Furthermore, Ferrara does not even acknowledge the fact that the anti-Church campaign that has used priestly sex offenders as a convenient pretext began at a time when John Paul II was already visibly in the late stages of Parkinson's, but perhaps compassion for him helped the fact that after two years of hyper-exposure and hyperventilation of public and private rages at the scandal, it died off with only occasional traces and did not rekindle significantly even after 2004 and the public unmasking of the Pope's friend, Fr, Maciel, started.

But with Jon Paul II gone and someone who had been a favorite media target for decades was installed in his place, it took the pretext of a decades-old situation of abuse in a Berlin Jesuit boarding school to start a raging media-stoked conflagration. This criminal arson aimed openly at discrediting Benedict XVI personally and through him, the Church he leads. Suddenly, all the sins committed by treasonous men of the Church for decades and decades were all visited upon Papa Ratzinger as though he had been responsible for each and every offense, as in fact vengeful lawyers have tried to show in court. With little said about the two decades of inaction under the previous Pontificate that preceded the US disclosures!/G]]

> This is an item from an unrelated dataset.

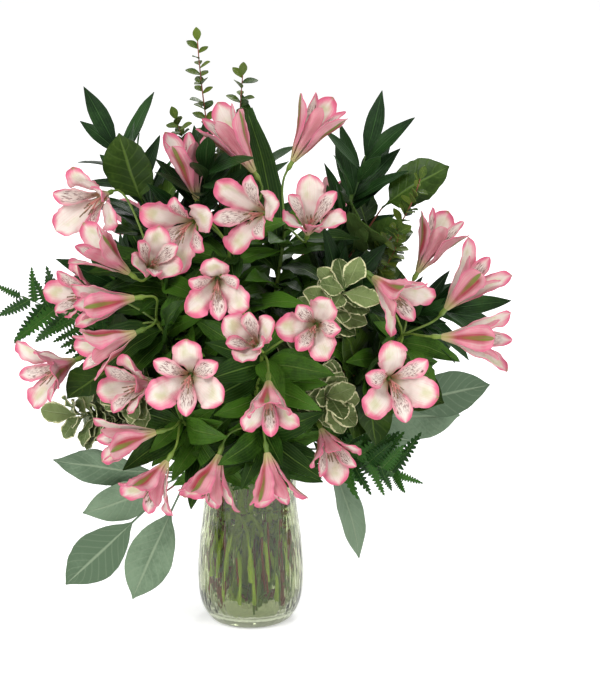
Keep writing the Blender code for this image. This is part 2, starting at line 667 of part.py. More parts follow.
def add_leaf(stem, shoot, share, wish, size, taken):
    """A leaf in the first pose that is clear of all that stands, or none where no pose is. Its root
    may touch its own stem and the leaves of its own band."""
    root, direction = along_arch(shoot.arch, share)
    band = f"{stem.name} band at {root.z / MM:.1f} mm"
    beside = [(tip - root).cross(direction) for other, _, tip in shoot.leaves if other == share]
    for along, part in leaf_poses(direction, wish):
        if any(along.cross(direction).angle(other) < LEAST_BETWEEN for other in beside):
            continue
        normal = upper_side(stem.kind, root, direction, along)
        pose = (stem.kind, root, along, normal, size * part, shoot.radius_at(share) * NECK_WIDTH)
        rings, tip = leaf_rings(*pose, LEAF_CLEARANCE)
        thick = shoot.radius_at(share) + LEAF_CLEARANCE
        whole = rings_tree(root, [cross_section(root, along, normal, thick, thick, 0), *rings], tip)
        outer = rings_tree(root.lerp(sum(rings[0], Vector()) / 4, CLEAR_OF_STEM), rings, tip)
        if any((outer if owner in (stem.name, band) else whole).overlap(tree) for owner, tree in taken):
            continue
        taken.append((band, whole))
        shoot.leaves.append((share, *leaf_rings(*pose)))
        return
    print(f"no clear place for a leaf, {band}")


# Joining


def join_stem(stem, material, collection):
    """One solid from a stem's shoots and pedicels."""
    meshes = [shoot.leafy_mesh(stem.name, STEM_SIDES) for shoot in stem.shoots] + stem.pedicels
    body = add_object(stem.name, meshes[0], material, collection)
    joined = make_collection(stem.name + "_pieces")
    for mesh in meshes[1:]:
        joined.objects.link(bpy.data.objects.new(stem.name + "_piece", mesh))
    if not joined.objects:
        bpy.data.collections.remove(joined)
        return
    union = body.modifiers.new("Join", "BOOLEAN")
    union.operation = "UNION"
    union.operand_type = "COLLECTION"
    union.collection = joined
    union.solver = "MANIFOLD"
    graph = bpy.context.evaluated_depsgraph_get()
    mesh = bpy.data.meshes.new_from_object(body.evaluated_get(graph))
    body.modifiers.clear()
    body.data = mesh
    for piece in list(joined.objects):
        bpy.data.objects.remove(piece)
    bpy.data.collections.remove(joined)


# The whole


def add_vase(collection):
    glass = make_material("glass", (0.86, 0.92, 0.88), 0.04, transmission=1.0)
    profile = [(0, VASE_FLOOR / MM), *VASE_INSIDE, *VASE_OUTSIDE, (0, 0)]
    return turned_object("vase", profile, glass, collection)


def add_water(collection, stems):
    """The water, with a plain hole for each stem."""
    clear = make_material("water", (0.84, 0.92, 0.88), 0.0, transmission=1.0)
    water = turned_object("water", water_profile(), clear, collection)
    cutters = make_collection("cutters")
    for stem in stems:
        start = stem.foot - (stem.mouth - stem.foot).normalized() * TOUCH_GAP
        radius = stem.radius / math.cos(math.pi / 6) + TOUCH_GAP
        hole = bpy.data.objects.new("hole_" + stem.name, tube_mesh("hole", [start, stem.mouth], [radius] * 2, 6))
        hole.hide_render = True
        hole.display_type = "WIRE"
        cutters.objects.link(hole)
    cut = water.modifiers.new("Stem holes", "BOOLEAN")
    cut.operation = "DIFFERENCE"
    cut.operand_type = "COLLECTION"
    cut.collection = cutters


def add_bloom(stem, bloom, material, collection, taken):
    """A bloom, and the pedicel that carries it."""
    name, base, facing, roll, openness, length = bloom
    mesh = bloom_mesh(name, openness, length)
    mesh.transform(bloom_matrix(base, facing, roll))
    add_object("bloom_" + name, mesh, material, collection)
    taken.append((None, mesh_tree(mesh)))
    head, direction = along_arch(stem.shoots[0].arch, 1)
    points, radii = pedicel_line(head, direction, vector(base), Vector(facing).normalized())
    stem.pedicels.append(tube_mesh(stem.name + "_pedicel", points, radii, 4))


def stand_stems(collection, taken):
    """All stems with their blooms and branches, still without leaves."""
    places = mouth_places()
    pink = make_material("bloom_pink", BLOOM_COLOUR, 0.55)
    stems = []
    for name, plan in ALSTROEMERIA.items():
        head = vector(plan["head"])
        stem = Stem(name, "alstroemeria", places[name], head, head - Vector((0, 0, HEAD_AIM_HEIGHT)))
        for bloom in plan["blooms"]:
            add_bloom(stem, bloom, pink, collection, taken)
        stems.append(stem)
    for name, plan in FOLIAGE.items():
        tip, aim, _ = plan["shoots"][0]
        stem = Stem(name, plan["kind"], places[name], vector(tip), Vector(aim))
        for share, (tip, aim, _) in zip(BRANCH_SHARES, plan["shoots"][1:]):
            stem.branch(share, vector(tip), Vector(aim))
        stems.append(stem)
    for stem in stems:
        tubes = [shoot.bare_mesh(stem.name, STEM_SIDES) for shoot in stem.shoots] + stem.pedicels
        taken += [(stem.name, mesh_tree(mesh)) for mesh in tubes]
    return stems


def grow_leaves(stem, taken):
    if stem.name in ALSTROEMERIA:
        plans = [ALSTROEMERIA[stem.name]["leaf_tips"]]
    else:
        plans = [leaves for _, _, leaves in FOLIAGE[stem.name]["shoots"]]
    for shoot, plan in zip(stem.shoots, plans):
        if isinstance(plan, int):
            wishes = shoot_leaves(stem.kind, shoot.arch, plan)
        else:
            wishes = leaves_to(stem.kind, shoot.arch, plan)
        for wish in wishes:
            add_leaf(stem, shoot, *wish, taken)
    if stem.name in ALSTROEMERIA:
        for wish in whorl_leaves(stem.kind, stem.shoots[0].arch):
            add_leaf(stem, stem.shoots[0], *wish, taken)


def main():
    clear_scene()
    collection = make_collection("alstroemeria_arrangement")
    vase = add_vase(collection)
    graph = bpy.context.evaluated_depsgraph_get()
    taken = [(None, mesh_tree(bpy.data.meshes.new_from_object(vase.evaluated_get(graph))))]
    stems = stand_stems(collection, taken)
    for stem in stems:
        grow_leaves(stem, taken)
    greens = {kind: make_material(kind + "_green", form["colour"], 0.5) for kind, form in LEAF_KINDS.items()}
    for stem in stems:
        join_stem(stem, greens[stem.kind], collection)
    add_water(collection, stems)


main()
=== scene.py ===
"""The looks of an alstroemeria arrangement: pink blooms and mixed foliage in a clear glass vase.

Lengths are metres, +Z is up and the front faces -Y. Blades are modelled flat, one unit long, and a
copy is laid along each tepal's or leaf's own line. Stems, blooms and leaves stand where the solids
have them: a leaf is made where its tip meets a corner of its solid. Smaller leaves fill the shoots
between these.
"""

import math
import random
from itertools import islice, product

import bmesh
import bpy
import numpy as np
from mathutils import Matrix, Quaternion, Vector, noise
from mathutils.bvhtree import BVHTree
from mathutils.kdtree import KDTree


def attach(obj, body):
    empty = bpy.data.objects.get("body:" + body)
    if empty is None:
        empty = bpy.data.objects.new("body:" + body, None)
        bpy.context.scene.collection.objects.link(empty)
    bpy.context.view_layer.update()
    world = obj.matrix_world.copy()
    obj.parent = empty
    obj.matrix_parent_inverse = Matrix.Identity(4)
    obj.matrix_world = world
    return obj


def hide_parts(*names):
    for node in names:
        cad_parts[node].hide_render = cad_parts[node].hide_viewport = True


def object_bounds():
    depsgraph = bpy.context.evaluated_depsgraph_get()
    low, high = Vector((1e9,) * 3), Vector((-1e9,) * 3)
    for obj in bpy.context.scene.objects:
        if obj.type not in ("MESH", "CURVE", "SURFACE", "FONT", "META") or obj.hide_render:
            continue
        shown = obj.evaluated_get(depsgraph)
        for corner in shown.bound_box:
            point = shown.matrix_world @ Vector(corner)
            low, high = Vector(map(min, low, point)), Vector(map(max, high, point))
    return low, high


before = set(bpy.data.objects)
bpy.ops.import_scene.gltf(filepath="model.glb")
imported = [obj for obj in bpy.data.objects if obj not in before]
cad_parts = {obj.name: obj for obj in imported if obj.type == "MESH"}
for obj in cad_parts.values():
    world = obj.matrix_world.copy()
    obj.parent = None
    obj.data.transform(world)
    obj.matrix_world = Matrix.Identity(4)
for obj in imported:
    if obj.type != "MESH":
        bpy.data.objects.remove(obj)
box = [list(corner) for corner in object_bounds()]

MM = 0.001

# Studio: the floor, the light from all round, and each light's name, place, diameter and power
FLOOR_SIZE = 60
FLOOR_GLOW = 0.40
WORLD_STRENGTH = 0.62
LIT_PLACE = (0, 0, 0.28)
LIGHTS = [
    ("key", (-1.1, -1.9, 1.9), 1.2, 42),
    ("fill", (1.8, -1.4, 0.9), 1.4, 12),
    ("rim", (0.5, 1.8, 1.6), 1.0, 22)]

# Camera, in the photograph's frame
CAMERA_TARGET = (0.043, 0, 0.240)
CAMERA_DISTANCE = 2.0
CAMERA_ELEVATION = math.radians(15)
PICTURE_HEIGHT = 700
METRES_PER_PIXEL = 0.00085
SENSOR = 36

# Vase and water, with profiles as (radius, height) in millimetres
VASE_HEIGHT = 138 * MM
VASE_SEGMENTS = 96
VASE_OUTSIDE = [
    (30.0, 0), (35.2, 1.6), (39.5, 7), (42.8, 14), (45.0, 24), (46.0, 37), (45.8, 50), (44.8, 65),
    (43.2, 80), (41.4, 94), (40.2, 106), (39.8, 116), (40.0, 126), (41.6, 138)]
VASE_INSIDE = [
    (39.4, 138), (37.5, 126), (37.2, 116), (37.6, 106), (38.8, 94), (40.6, 80), (42.2, 65),
    (43.0, 50), (43.2, 37), (42.4, 26), (38.0, 14), (34.0, 10), (28.0, 8)]
PROFILE_STEPS = 3
RIM_ROUNDING = 1.0 * MM
CLOSING_INSET = 0.5
VASE_SMOOTH_ANGLE = math.radians(40)
WATER_LEVEL = 106 * MM
WATER_OVERLAP = 0.15 * MM

# Stems in the vase
MOUTH_REACH = 30 * MM
MOUTH_SPACING = 9.4 * MM
MOUTH_WIDEST_ANGLE = math.radians(105)
MOUTH_ROUNDS = 200
FOOT_HEIGHT = 15 * MM
FOOT_SCALE = 0.8
SPIRAL = math.radians(-48)
ARCH_STEPS = 6
SMOOTH_STEPS = 20
STEM_TAPER = 0.4
ALSTROEMERIA_TAPER = 0.7
HEAD_AIM_HEIGHT = 82.8 * MM
ARCH_ARRIVAL = 0.8
BRANCH_SHARES = [0.34, 0.46]
BRANCH_SCALE = 0.62

# Blooms
CORE_RADIUS = 2.3 * MM
CORE_HEIGHT = 4.6 * MM
OVARY_RADIUS = 2.3 * MM
OVARY_LENGTH = 8 * MM
PEDICEL_RADIUS = 1.0 * MM
PEDICEL_RISE = 0.7
PEDICEL_STEPS = 10
# The ovary as (share of its length left to the tepals, share of its radius)
OVARY_SWELL = [(0.85, 0.62), (0.6, 0.95), (0.35, 1.0), (0.1, 0.85), (-0.3, 0.9), (-0.55, 0.6)]
TEPAL_THICKNESS = 0.5 * MM
TEPAL_CUP = 0.26
OUTER_HALF_WIDTH = 11.8 * MM
INNER_HALF_WIDTH = 7.6 * MM
OUTER_GRID = (26, 8)
INNER_GRID = (22, 6)
OUTER_OUTLINE = [
    (0, 0.15), (0.14, 0.22), (0.30, 0.44), (0.46, 0.80), (0.62, 1.02), (0.76, 1.06), (0.86, 0.94),
    (0.935, 0.70), (0.975, 0.34), (1, 0.04)]
INNER_OUTLINE = [
    (0, 0.20), (0.15, 0.26), (0.36, 0.50), (0.55, 0.84), (0.70, 1.02), (0.82, 0.98), (0.91, 0.74),
    (0.97, 0.40), (1, 0.04)]
FLARE_POWER = 2.0
FLARE_STEPS = 12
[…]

[And so the Church has been placed in a state of victimhood, as a defensive minority against the secularism that is increasingly active and dominant in her own ranks. In which the enchantment of thinking, of the faith, of the spirit has been replaced by an incubus over her pastoral light and an intellectual morale been weakened by the burdensome need for penitence and expiation.

This, I believe, is the problem and the scandal of Benedict XVI's interrupted Papacy, not the gossip.


Quite a lot of assumptions which, IMHO, are careless generalizations. And certainly, that is not at all what one feels and thinks listening to Benedict XVI's words - whereby he stands firmly and constantly for the saving truth of Christ's message that will prevail over worldly setbacks, as long as Christians testify to Christ with their lives. The Christian hope he preaches is the very antithesis of worldly despair, as Christian truth is the ultimate antithesis of all worldly ideologies

The Church as victim? Yes, but as Benedict XVI himself pointed out, persecuted more by the sins of her members than by what the outside world can manage to do - and equally important, she has never wallowed in victimhood. Through the ages, her saints, righteous Popes and honest hardworking men of God have guarded her against that to inspire a positive response that can overcome persecution.